Palestine

UNICEF calls Gaza world’s ‘most dangerous place’ for children

The Gaza Strip is “the most dangerous place” in the world to be a child, the head of the United Nations children’s agency UNICEF says, adding that the Palestinian children are living in catastrophic conditions.

Addressing the UN Security Council on Wednesday, UNICEF Executive Director Catherine Russell said that based on the recent figures, children account for 40% of the deaths in Gaza.

“More than 5,300 Palestinian children have been reportedly killed in just 46 days … or over 115 a day, every day, for weeks and weeks. Based on these figures, children account for 40% of the deaths in Gaza. This is unprecedented,” she said.

“In other words, the Gaza Strip is the most dangerous place in the world to be a child,” Russell said, adding that “in Gaza, the effects of the violence perpetrated on children have been catastrophic, indiscriminate and disproportionate.”

She also said UNICEF is receiving reports that “more than 1,200 children” remain under the rubble of bombed-out buildings or are otherwise unaccounted for.

Although she welcomed the hard-won truce deal between Hamas and the Israeli regime, involving the release of captives and a temporary pause to the intense fighting and bombardment in Gaza, she said the deal is insufficient to ensure the safety and well-being of children.

“UNICEF is calling for an urgent humanitarian ceasefire to immediately put a stop to this carnage,” Russel said, adding that humanitarian pauses are “simply not enough.”

Today I briefed the Security Council after my visit to Gaza. I’m haunted by what I saw & heard.

The effects of the violence perpetrated on children is catastrophic. The violence must end! All hostages, especially children, must be released. My remarks▶️ https://t.co/UQecT4n0n5— Catherine Russell (@unicefchief) November 22, 2023

“We are concerned that further military escalation in the south of Gaza would exponentially worsen the humanitarian situation there … causing additional displacement … and squeezing the civilian population into an even smaller area. Attacks on the South must be avoided,” Russel continued.

Warning that based on UNICEF estimates, acute malnutrition in children living in Gaza could increase by nearly 30 per cent over the next months, the UN official added that “one million children – or all children inside the territory – are now food insecure, facing what could soon become a catastrophic nutrition crisis.”

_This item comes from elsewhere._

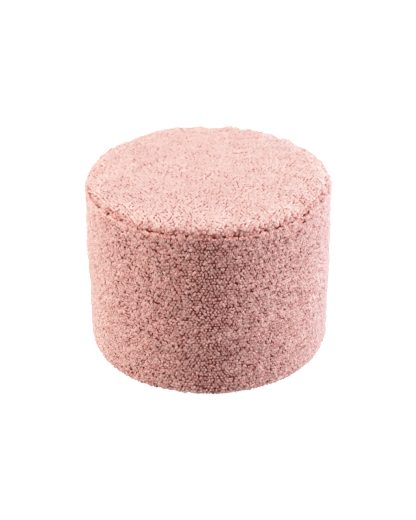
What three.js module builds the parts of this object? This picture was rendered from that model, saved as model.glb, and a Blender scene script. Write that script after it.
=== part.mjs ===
// A round plush pouf, firmly filled: a crowned top panel, a side band and a flat base panel,
// sewn together edge to edge. The curly pile is short, so the solids reach to its tips.
// Millimetres, +Z up. The origin is on the floor, under the middle of the base.
// The front is towards -Y, and the upright seam that closes the side band is at the back, +Y.

import * as THREE from "three";
import { mergeVertices } from "three/addons/utils/BufferGeometryUtils.js";

// Driving sizes
const POUF_DIAMETER = 360; // over the tips of the pile
const POUF_HEIGHT = 281; // floor to the middle of the crowned top
const TOP_SEAM_HEIGHT = 262; // floor to the seam between the top panel and the side band
const BASE_PANEL_DIAMETER = 316;
const BASE_PANEL_THICKNESS = 3;
const PIECE_GAP = 0.3; // between pieces that lie on each other

// How the stitching and the filling shape the cloth
const TOP_CROWN = 7; // the middle of the top over the start of its rolled edge
const TOP_ROLL_WIDTH = 30; // how far in from the side the edge of the top starts to roll down
const TOP_LIP = 1.5; // the rolled edge stops this far inside the side
const SEAM_TUCK = 7; // how far the top seam is drawn in behind the pile
const SEAM_MOUTH = 3; // the pile parts by this much above and below the top seam
const BAND_SHOULDER = 12; // height of the band's rounded upper edge
const BAND_SWELL = 1; // how far the middle of the band swells out
const BOTTOM_CORNER = 14; // radius where the band turns under
const BAND_CLEARANCE = 0.5; // the pouf stands on its base panel, and the band just clears the floor
const BASE_SEAM_TUCK = 2.4; // how far the base seam is drawn up into the underside
const CLOSING_SEAM_DEPTH = 1.5; // how far the upright seam is drawn in at the back
const CLOSING_SEAM_REACH = 7; // how far from that seam the pile still leans in

// How finely the surfaces are divided
const STEPS_AROUND = 96;
const TOP_STEPS = 13;
const TOP_ROLL_STEPS = 8;
const SHOULDER_STEPS = 5;
const BAND_STEPS = 20;
const CORNER_STEPS = 5;
const BASE_STEPS = 3;
const FLAT_SHARES = [0.3, 0.6, 0.85]; // where the hidden flat faces are divided, of their radius

// Worked out from the sizes above
const SIDE_RADIUS = POUF_DIAMETER / 2;
const SEAM_RADIUS = SIDE_RADIUS - SEAM_TUCK;
const BASE_RADIUS = BASE_PANEL_DIAMETER / 2;

// The top seam isn't level: it wanders up and down as it goes round.
const SEAM_WANDER = [
  { waves: 3, height: 0.8, turn: 2.8 },
  { waves: 7, height: 0.6, turn: 0.9 },
  { waves: 12, height: 0.5, turn: 4.1 },
  { waves: 23, height: 0.35, turn: 1.7 },
];
const SEAM_WANDER_REACH = 14; // how far above and below the seam the cloth follows it

// Broad swells and hollows of the filled cover, and the lumps in which the pile gathers:
// every is the size of one swell and hollow, depth its height, and turn places it.
const LUMPS = [
  { every: 150, depth: 0.6, turn: 0.4 },
  { every: 62, depth: 0.45, turn: 1.3 },
  { every: 36, depth: 0.5, turn: 2.2 },
];
const LUMP_TILT = new THREE.Vector3(0.5, 0.3, 0.8).normalize();

const plush = () => new THREE.MeshStandardMaterial({ color: 0xdca69c, roughness: 1, metalness: 0 });
const baseCloth = () => new THREE.MeshStandardMaterial({ color: 0xcdb3aa, roughness: 0.95, metalness: 0 });

// The bell curve of how close a distance is to nothing, with a given reach.
function closeness(distance, reach) {
  return Math.exp(-((distance / reach) ** 2));
}

// The wander of the top seam in the direction of an angle.
function seamWander(angle) {
  return SEAM_WANDER.reduce((sum, w) => sum + w.height * Math.sin(w.waves * angle + w.turn), 0);
}

// How far the cover stands proud at a point: a gyroid for each size of lump, whose value
// runs from about -1.5 to 1.5 and has no straight rows in it.
function unevenness(point) {
  return LUMPS.reduce((sum, lump) => {
    const at = point.clone().applyAxisAngle(LUMP_TILT, lump.turn);
    at.multiplyScalar((2 * Math.PI) / lump.every);
    const gyroid =
      Math.sin(at.x) * Math.cos(at.y) + Math.sin(at.y) * Math.cos(at.z) + Math.sin(at.z) * Math.cos(at.x);
    return sum + lump.depth * gyroid;
  }, 0);
}

// The upright closing seam draws the band in behind the pouf, by its distance round the side.
function closingSeam(point) {
  const roundTheSide = SIDE_RADIUS * (Math.atan2(point.y, point.x) - Math.PI / 2);
  return -CLOSING_SEAM_DEPTH * closeness(roundTheSide, CLOSING_SEAM_REACH);
}

// A solid of revolution about Z from a closed outline of (radius, height) points,
// with its duplicate points merged, so that each point can be moved once.
function turned(outline) {
  const geometry = new THREE.LatheGeometry(outline, STEPS_AROUND);
  geometry.rotateX(Math.PI / 2);
  geometry.deleteAttribute("normal");
  geometry.deleteAttribute("uv");
  const solid = mergeVertices(geometry, 1e-3);
  solid.computeVertexNormals();
  return solid;
}

// 0 on the faces where pieces meet and at the floor, rising to 1 on the pile that shows.
function showing(point) {
  const fromAxis = Math.hypot(point.x, point.y);
  const fromSeam = Math.hypot(fromAxis - SEAM_RADIUS, point.z - TOP_SEAM_HEIGHT);
  const onJoinedFace = fromAxis < SEAM_RADIUS && Math.abs(point.z - TOP_SEAM_HEIGHT) < 1;
  const offTheFloor = THREE.MathUtils.smoothstep(point.z, BASE_PANEL_THICKNESS + 1, BOTTOM_CORNER);
  return onJoinedFace ? 0 : offTheFloor * THREE.MathUtils.smoothstep(fromSeam, 0, SEAM_TUCK);
}

// Moves each point of a turned solid out along its normal, by how(point) where it shows,
// and the parts near the top seam up or down with it.
function madeUneven(solid, how) {
  const places = solid.getAttribute("position");
  const normals = solid.getAttribute("normal");
  const point = new THREE.Vector3();
  const normal = new THREE.Vector3();
  for (let i = 0; i < places.count; i++) {
    point.fromBufferAttribute(places, i);
    normal.fromBufferAttribute(normals, i);
    const outward = (Math.hypot(point.x, point.y) / SIDE_RADIUS) ** 4;
    const near = closeness(point.z - TOP_SEAM_HEIGHT, SEAM_WANDER_REACH);
    const lift = seamWander(Math.atan2(point.y, point.x)) * outward * near;
    point.addScaledVector(normal, showing(point) * how(point));
    places.setXYZ(i, point.x, point.y, point.z + lift);
  }
  solid.computeVertexNormals();
  return solid;
}

// The top panel: flat where it lies on the filling, drawn in at the seam, rolled over the
// edge, and crowned in the middle.
function topPanel() {
  const seat = TOP_SEAM_HEIGHT + PIECE_GAP / 2;
  const rollStart = SIDE_RADIUS - TOP_ROLL_WIDTH;
  const rollHeight = POUF_HEIGHT - TOP_CROWN;
  const lip = SIDE_RADIUS - TOP_LIP;
  const roll = new THREE.CubicBezierCurve(
    new THREE.Vector2(SEAM_RADIUS, seat),
    new THREE.Vector2(lip + SEAM_MOUTH, seat + SEAM_MOUTH / 2),
    new THREE.Vector2(lip - SEAM_MOUTH, rollHeight),
    new THREE.Vector2(rollStart, rollHeight)
  );
  const outline = [new THREE.Vector2(0, seat)];
  for (const share of FLAT_SHARES) {
    outline.push(new THREE.Vector2(SEAM_RADIUS * share, seat));
  }
  outline.push(...roll.getSpacedPoints(TOP_ROLL_STEPS));
  for (let i = 1; i <= TOP_STEPS; i++) {
    const radius = rollStart * (1 - i / TOP_STEPS);
    outline.push(new THREE.Vector2(radius, POUF_HEIGHT - TOP_CROWN * (radius / rollStart) ** 2));
  }
  return new THREE.Mesh(madeUneven(turned(outline), unevenness), plush());
}

// The side band with what fills it: a drum whose upper edge rounds in to the top seam, and
// whose lower edge turns under to the base seam.
function sideBand() {
  const seat = TOP_SEAM_HEIGHT - PIECE_GAP / 2;
  const shoulderFoot = seat - BAND_SHOULDER;
  const overBase = BASE_PANEL_THICKNESS + PIECE_GAP;
  const aroundBase = BASE_RADIUS + PIECE_GAP;
  const cornerStart = SIDE_RADIUS - BAND_SWELL - BOTTOM_CORNER;
  const shoulder = new THREE.CubicBezierCurve(
    new THREE.Vector2(SIDE_RADIUS - BAND_SWELL, shoulderFoot),
    new THREE.Vector2(SIDE_RADIUS, shoulderFoot + BAND_SHOULDER / 2),
    new THREE.Vector2(SIDE_RADIUS, seat - SEAM_MOUTH / 2),
    new THREE.Vector2(SEAM_RADIUS, seat)
  );
  const outline = [
    new THREE.Vector2(0, overBase),
    new THREE.Vector2(aroundBase / 2, overBase),
    new THREE.Vector2(aroundBase, overBase),
    new THREE.Vector2(aroundBase, BAND_CLEARANCE + BASE_SEAM_TUCK),
    new THREE.Vector2(aroundBase + BASE_SEAM_TUCK, BAND_CLEARANCE),
  ];
  for (let i = 0; i <= CORNER_STEPS; i++) {
    const turn = ((i / CORNER_STEPS) * Math.PI) / 2;
    const height = BAND_CLEARANCE + BOTTOM_CORNER * (1 - Math.cos(turn));
    outline.push(new THREE.Vector2(cornerStart + BOTTOM_CORNER * Math.sin(turn), height));
  }
  for (let i = 1; i < BAND_STEPS; i++) {
    const share = i / BAND_STEPS;
    const swell = BAND_SWELL * Math.sin(Math.PI * share);
    const height = THREE.MathUtils.lerp(BAND_CLEARANCE + BOTTOM_CORNER, shoulderFoot, share);
    outline.push(new THREE.Vector2(SIDE_RADIUS - BAND_SWELL + swell, height));
  }
  outline.push(...shoulder.getSpacedPoints(SHOULDER_STEPS));
  for (const share of FLAT_SHARES.toReversed()) {
    outline.push(new THREE.Vector2(SEAM_RADIUS * share, seat));
  }
  outline.push(new THREE.Vector2(0, seat));
  const solid = madeUneven(turned(outline), (point) => unevenness(point) + closingSeam(point));
  return new THREE.Mesh(solid, plush());
}

// The base panel: a flat round of plain cloth that the pouf stands on.
function basePanel() {
  const outline = [];
  for (let i = 0; i <= BASE_STEPS; i++) {
    outline.push(new THREE.Vector2((BASE_RADIUS * i) / BASE_STEPS, 0));
  }
  for (let i = BASE_STEPS; i >= 0; i--) {
    outline.push(new THREE.Vector2((BASE_RADIUS * i) / BASE_STEPS, BASE_PANEL_THICKNESS));
  }
  return new THREE.Mesh(turned(outline), baseCloth());
}

const pouf = new THREE.Group();
const pieces = { top_panel: topPanel(), side_band: sideBand(), base_panel: basePanel() };
for (const [name, piece] of Object.entries(pieces)) {
  piece.name = name;
  pouf.add(piece);
}

export default pouf;
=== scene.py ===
import math

import bpy
import numpy as np
from bpy.props import FloatProperty, FloatVectorProperty, PointerProperty
from mathutils import Matrix, Vector


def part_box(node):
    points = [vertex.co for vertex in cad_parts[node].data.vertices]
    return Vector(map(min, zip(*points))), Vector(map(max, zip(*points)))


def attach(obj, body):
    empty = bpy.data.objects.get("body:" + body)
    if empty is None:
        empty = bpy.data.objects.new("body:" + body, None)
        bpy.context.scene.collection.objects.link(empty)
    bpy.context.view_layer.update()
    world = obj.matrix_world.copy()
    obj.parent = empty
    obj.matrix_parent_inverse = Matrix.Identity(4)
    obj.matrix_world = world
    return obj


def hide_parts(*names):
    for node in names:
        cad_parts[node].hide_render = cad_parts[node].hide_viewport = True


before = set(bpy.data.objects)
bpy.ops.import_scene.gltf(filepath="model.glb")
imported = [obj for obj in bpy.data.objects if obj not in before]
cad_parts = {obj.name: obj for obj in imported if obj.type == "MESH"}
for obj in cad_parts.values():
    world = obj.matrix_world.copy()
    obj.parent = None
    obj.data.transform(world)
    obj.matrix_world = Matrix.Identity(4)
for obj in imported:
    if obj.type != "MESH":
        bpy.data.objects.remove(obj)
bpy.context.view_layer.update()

bl_info = {
    "name": "Round plush pouf",
    "version": (1, 0, 0),
    "blender": (4, 5, 0),
    "location": "View3D > Sidebar > Pouf",
    "description": "Dresses a round pouf in curly plush: settled covers, pile, base cloth and stage",
    "category": "Object",
}

MM = 0.001
SEED = 417

# What the frame gives. The solids carry soft lumps about a millimetre high.
TOP_LOW, TOP_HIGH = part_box("top_panel")
SIDE_LOW, SIDE_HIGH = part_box("side_band")
BASE_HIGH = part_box("base_panel")[1]
LUMP_HEIGHT = 1.3 * MM
SIDE_RADIUS = (SIDE_HIGH.x - SIDE_LOW.x) / 2 - LUMP_HEIGHT / 2
SEAM_HEIGHT = (SIDE_HIGH.z + TOP_LOW.z) / 2
TOP_HEIGHT = TOP_HIGH.z - LUMP_HEIGHT
BASE_RADIUS = BASE_HIGH.x
BASE_THICKNESS = BASE_HIGH.z

# How the solids are shaped: the same sizes as in the part's source, but for the bottom corner
TOP_CROWN = 7 * MM
TOP_ROLL_WIDTH = 30 * MM
BAND_SHOULDER = 12 * MM
BAND_SWELL = 1 * MM
BOTTOM_CORNER = 9.5 * MM  # tighter than the solid's 14, as the photo shows it
BAND_CLEARANCE = 0.5 * MM
CLOSING_SEAM_DEPTH = 1.5 * MM
CLOSING_SEAM_REACH = 7 * MM
SEAM_WANDER = ((3, 0.8 * MM, 2.8), (7, 0.6 * MM, 0.9), (12, 0.5 * MM, 4.1), (23, 0.35 * MM, 1.7))
SEAM_WANDER_REACH = 14 * MM
LUMPS = ((150 * MM, 0.6 * MM, 0.4), (62 * MM, 0.45 * MM, 1.3), (36 * MM, 0.5 * MM, 2.2))
LUMP_TILT = Vector((0.5, 0.3, 0.8)).normalized()
BASE_EDGE = 1 * MM  # radius of the base panel's turned edge
PIECE_GAP = 0.3 * MM  # between the base panel and the filling over it
LUMPS_FROM, LUMPS_FULL = 4 * MM, 14 * MM  # heights over the floor where the lumps start and are full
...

The UNICEF head also expressed concern over increasing number of displaced children who have been separated from their families along evacuation corridors to the south, or who are otherwise arriving unaccompanied to hospitals for medical care.

“Today, well over 1.7 million people in Gaza, half of whom are children, are displaced,” she said, warning that these children must be identified to receive temporary care, and be given access to family tracing and reunification services.